**DATASET SECTION:**
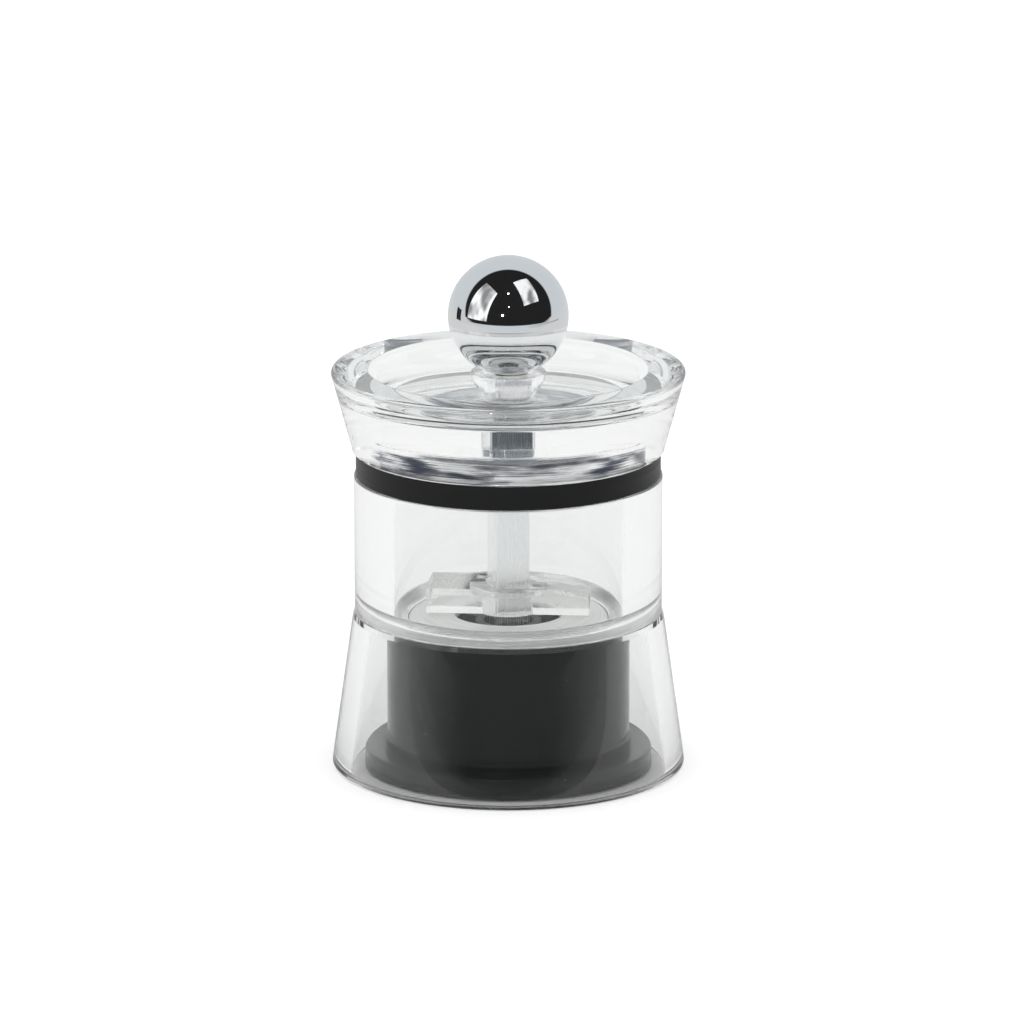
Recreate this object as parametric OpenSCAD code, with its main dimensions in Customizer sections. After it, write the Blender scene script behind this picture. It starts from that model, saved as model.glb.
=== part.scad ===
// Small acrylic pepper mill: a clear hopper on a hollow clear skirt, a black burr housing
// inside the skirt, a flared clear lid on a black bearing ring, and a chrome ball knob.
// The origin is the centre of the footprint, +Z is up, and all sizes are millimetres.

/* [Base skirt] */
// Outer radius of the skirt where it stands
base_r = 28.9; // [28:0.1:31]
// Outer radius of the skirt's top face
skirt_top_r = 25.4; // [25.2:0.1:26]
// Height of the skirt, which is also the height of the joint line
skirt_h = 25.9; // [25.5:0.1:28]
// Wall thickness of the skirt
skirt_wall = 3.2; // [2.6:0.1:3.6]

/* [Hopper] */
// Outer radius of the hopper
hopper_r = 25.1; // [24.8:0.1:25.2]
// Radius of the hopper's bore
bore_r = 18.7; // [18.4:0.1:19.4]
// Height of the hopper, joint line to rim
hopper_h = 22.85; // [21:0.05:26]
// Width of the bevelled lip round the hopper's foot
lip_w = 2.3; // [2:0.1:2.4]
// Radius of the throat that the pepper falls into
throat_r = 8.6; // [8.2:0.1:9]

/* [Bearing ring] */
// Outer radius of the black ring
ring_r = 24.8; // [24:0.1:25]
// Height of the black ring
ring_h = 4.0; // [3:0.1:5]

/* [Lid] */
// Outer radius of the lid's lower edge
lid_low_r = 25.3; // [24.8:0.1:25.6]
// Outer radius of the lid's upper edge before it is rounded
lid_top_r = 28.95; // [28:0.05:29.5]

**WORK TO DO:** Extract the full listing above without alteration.

**ANSWER:**
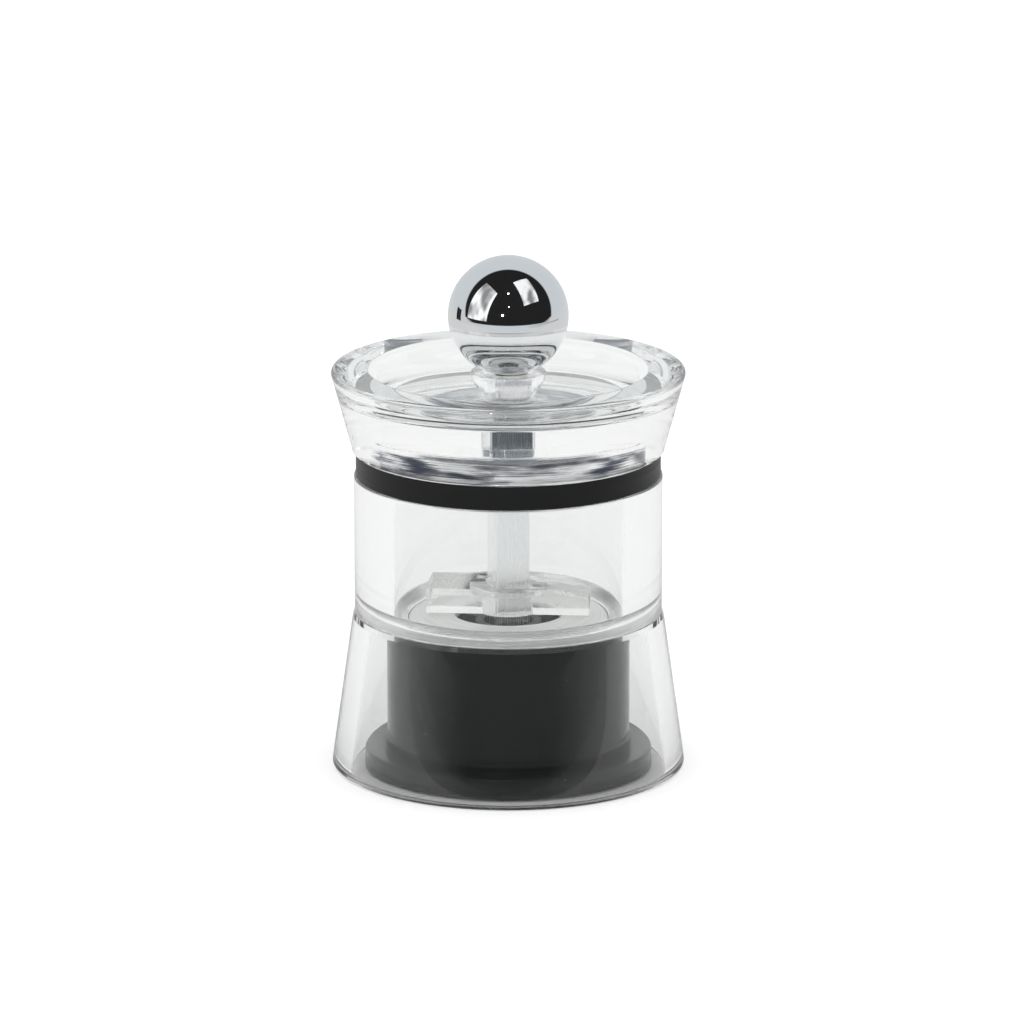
Recreate this object as parametric OpenSCAD code, with its main dimensions in Customizer sections. After it, write the Blender scene script behind this picture. It starts from that model, saved as model.glb.
=== part.scad ===
// Small acrylic pepper mill: a clear hopper on a hollow clear skirt, a black burr housing
// inside the skirt, a flared clear lid on a black bearing ring, and a chrome ball knob.
// The origin is the centre of the footprint, +Z is up, and all sizes are millimetres.

/* [Base skirt] */
// Outer radius of the skirt where it stands
base_r = 28.9; // [28:0.1:31]
// Outer radius of the skirt's top face
skirt_top_r = 25.4; // [25.2:0.1:26]
// Height of the skirt, which is also the height of the joint line
skirt_h = 25.9; // [25.5:0.1:28]
// Wall thickness of the skirt
skirt_wall = 3.2; // [2.6:0.1:3.6]

/* [Hopper] */
// Outer radius of the hopper
hopper_r = 25.1; // [24.8:0.1:25.2]
// Radius of the hopper's bore
bore_r = 18.7; // [18.4:0.1:19.4]
// Height of the hopper, joint line to rim
hopper_h = 22.85; // [21:0.05:26]
// Width of the bevelled lip round the hopper's foot
lip_w = 2.3; // [2:0.1:2.4]
// Radius of the throat that the pepper falls into
throat_r = 8.6; // [8.2:0.1:9]

/* [Bearing ring] */
// Outer radius of the black ring
ring_r = 24.8; // [24:0.1:25]
// Height of the black ring
ring_h = 4.0; // [3:0.1:5]

/* [Lid] */
// Outer radius of the lid's lower edge
lid_low_r = 25.3; // [24.8:0.1:25.6]
// Outer radius of the lid's upper edge before it is rounded
lid_top_r = 28.95; // [28:0.05:29.5]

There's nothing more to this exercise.